• [RAW DATA]:
########
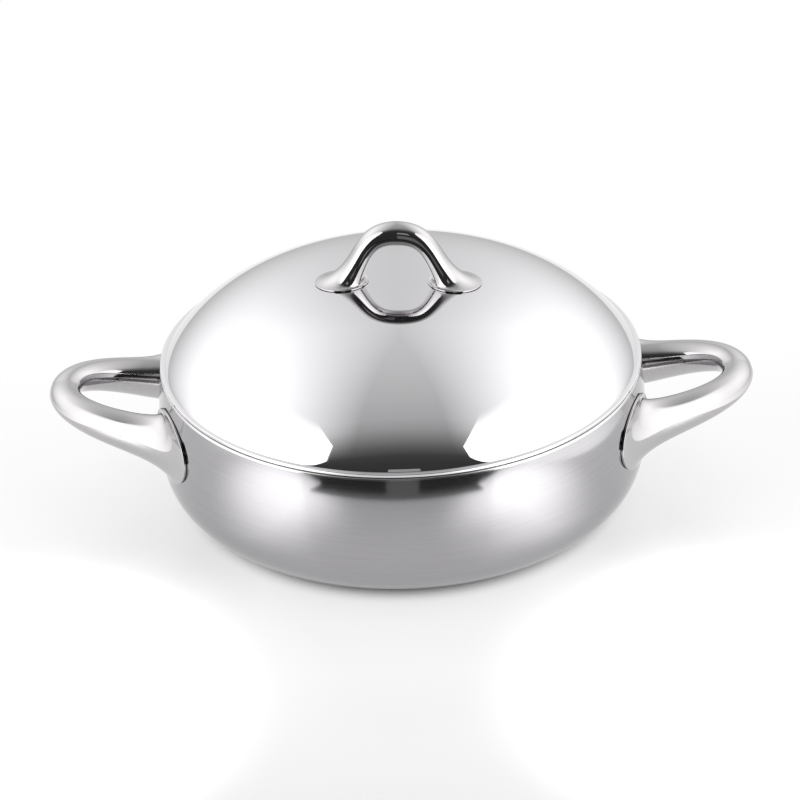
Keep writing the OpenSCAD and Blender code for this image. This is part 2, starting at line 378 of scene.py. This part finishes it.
def loop_bar(t, foot):
    """Ring of the side handle's bar, t of the way from the tip to the foot."""
    r = pot_radius(ROOT_Z)
    root = np.array([r * math.cos(ROOT_ANGLE), r * math.sin(ROOT_ANGLE), ROOT_Z])
    tip = np.array([TIP_X, 0, TIP_Z])
    line = [tip, tip + [0, HANDLE_BREADTH, 0], root + [ROOT_RUN, 0, ROOT_RISE], root]
    middle, ahead = bezier(line, t)
    out = np.array([ahead[1], -ahead[0], 0]) / math.hypot(ahead[0], ahead[1])
    up = np.cross(out, ahead)
    across = (TIP_W + (ROOT_W - TIP_W) * t) / 2 * np.outer(np.cos(SECTION), out)
    along = (TIP_T + (ROOT_T - TIP_T) * t) / 2 * np.outer(np.sin(SECTION), up)
    share = t**FOOT_FLARE
    return (1 - share) * (middle + across + along) + share * foot


def arch_foot(inset, off, share=1.0):
    """Ring on the dome: a foot of the lid handle."""
    ring = []
    for a in SECTION:
        x = ARCH_FOOT_X + share * (ARCH_FOOT_L / 2 - inset) * math.cos(a)
        y = share * (ARCH_FOOT_W / 2 - inset) * math.sin(a)
        ring.append((x, y, FLANGE_TOP + dome_z(math.hypot(x, y)) + off))
    return np.array(ring)


def arch_bar(t, foot):
    """Ring of the lid handle's bar, t of the way from the crown to the foot."""
    root = np.array([ARCH_ROOT, 0, FLANGE_TOP + dome_z(ARCH_ROOT)])
    crown = np.array([0, 0, DOME_TOP + ARCH_RISE])
    bend = root + [-ARCH_LEG_SLANT, 0, ARCH_LEG_RISE]
    middle, ahead = bezier([crown, crown + [ARCH_BREADTH, 0, 0], bend, root], t)
    out = np.array([-ahead[2], 0, ahead[0]])
    thick = (ARCH_BAR + (ARCH_ROOT_T - ARCH_BAR) * t) / 2 * np.outer(np.cos(SECTION), out)
    wide = (ARCH_BAR + (ARCH_ROOT_W - ARCH_BAR) * t) / 2 * np.outer(np.sin(SECTION), [0, 1, 0])
    share = t**ARCH_FLARE
    return (1 - share) * (middle + thick + wide) + share * foot


def handle_half(foot, bar, gap, edge, steps):
    """Rings of half a handle, from the middle of its foot's sole up to the middle of its bar."""
    rings = [foot(0, gap, i / SOLE_STEPS) for i in range(1, SOLE_STEPS + 1)]
    for i in range(ARC_STEPS + 1):
        a = math.pi / 2 * i / ARC_STEPS
        inset = EDGE_ROUND * (1 - math.cos(a))
        rings.append(foot(inset, gap + edge - EDGE_ROUND * (1 - math.sin(a))))
    target = rings[-1]
    return rings + [bar(t, target) for t in crowded(steps)[1:]]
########
• [WHAT THE EXERCISE ASKS]: Reproduce the full listing exactly.

• [COMPLETE OUTPUT]:
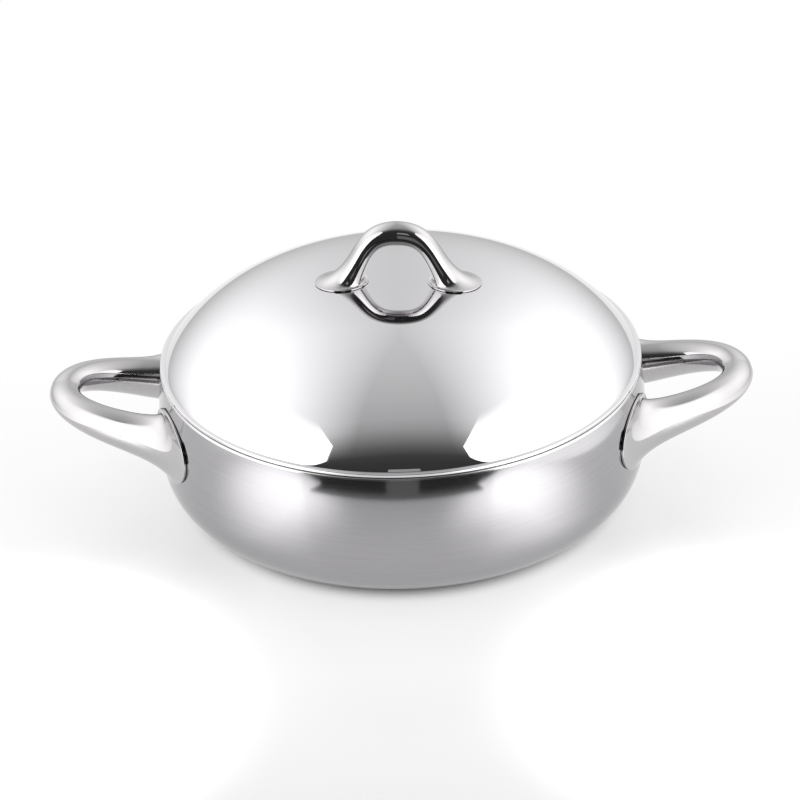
Keep writing the OpenSCAD and Blender code for this image. This is part 2, starting at line 378 of scene.py. This part finishes it.
def loop_bar(t, foot):
    """Ring of the side handle's bar, t of the way from the tip to the foot."""
    r = pot_radius(ROOT_Z)
    root = np.array([r * math.cos(ROOT_ANGLE), r * math.sin(ROOT_ANGLE), ROOT_Z])
    tip = np.array([TIP_X, 0, TIP_Z])
    line = [tip, tip + [0, HANDLE_BREADTH, 0], root + [ROOT_RUN, 0, ROOT_RISE], root]
    middle, ahead = bezier(line, t)
    out = np.array([ahead[1], -ahead[0], 0]) / math.hypot(ahead[0], ahead[1])
    up = np.cross(out, ahead)
    across = (TIP_W + (ROOT_W - TIP_W) * t) / 2 * np.outer(np.cos(SECTION), out)
    along = (TIP_T + (ROOT_T - TIP_T) * t) / 2 * np.outer(np.sin(SECTION), up)
    share = t**FOOT_FLARE
    return (1 - share) * (middle + across + along) + share * foot


def arch_foot(inset, off, share=1.0):
    """Ring on the dome: a foot of the lid handle."""
    ring = []
    for a in SECTION:
        x = ARCH_FOOT_X + share * (ARCH_FOOT_L / 2 - inset) * math.cos(a)
        y = share * (ARCH_FOOT_W / 2 - inset) * math.sin(a)
        ring.append((x, y, FLANGE_TOP + dome_z(math.hypot(x, y)) + off))
    return np.array(ring)


def arch_bar(t, foot):
    """Ring of the lid handle's bar, t of the way from the crown to the foot."""
    root = np.array([ARCH_ROOT, 0, FLANGE_TOP + dome_z(ARCH_ROOT)])
    crown = np.array([0, 0, DOME_TOP + ARCH_RISE])
    bend = root + [-ARCH_LEG_SLANT, 0, ARCH_LEG_RISE]
    middle, ahead = bezier([crown, crown + [ARCH_BREADTH, 0, 0], bend, root], t)
    out = np.array([-ahead[2], 0, ahead[0]])
    thick = (ARCH_BAR + (ARCH_ROOT_T - ARCH_BAR) * t) / 2 * np.outer(np.cos(SECTION), out)
    wide = (ARCH_BAR + (ARCH_ROOT_W - ARCH_BAR) * t) / 2 * np.outer(np.sin(SECTION), [0, 1, 0])
    share = t**ARCH_FLARE
    return (1 - share) * (middle + thick + wide) + share * foot


def handle_half(foot, bar, gap, edge, steps):
    """Rings of half a handle, from the middle of its foot's sole up to the middle of its bar."""
    rings = [foot(0, gap, i / SOLE_STEPS) for i in range(1, SOLE_STEPS + 1)]
    for i in range(ARC_STEPS + 1):
        a = math.pi / 2 * i / ARC_STEPS
        inset = EDGE_ROUND * (1 - math.cos(a))
        rings.append(foot(inset, gap + edge - EDGE_ROUND * (1 - math.sin(a))))
    target = rings[-1]
    return rings + [bar(t, target) for t in crowded(steps)[1:]]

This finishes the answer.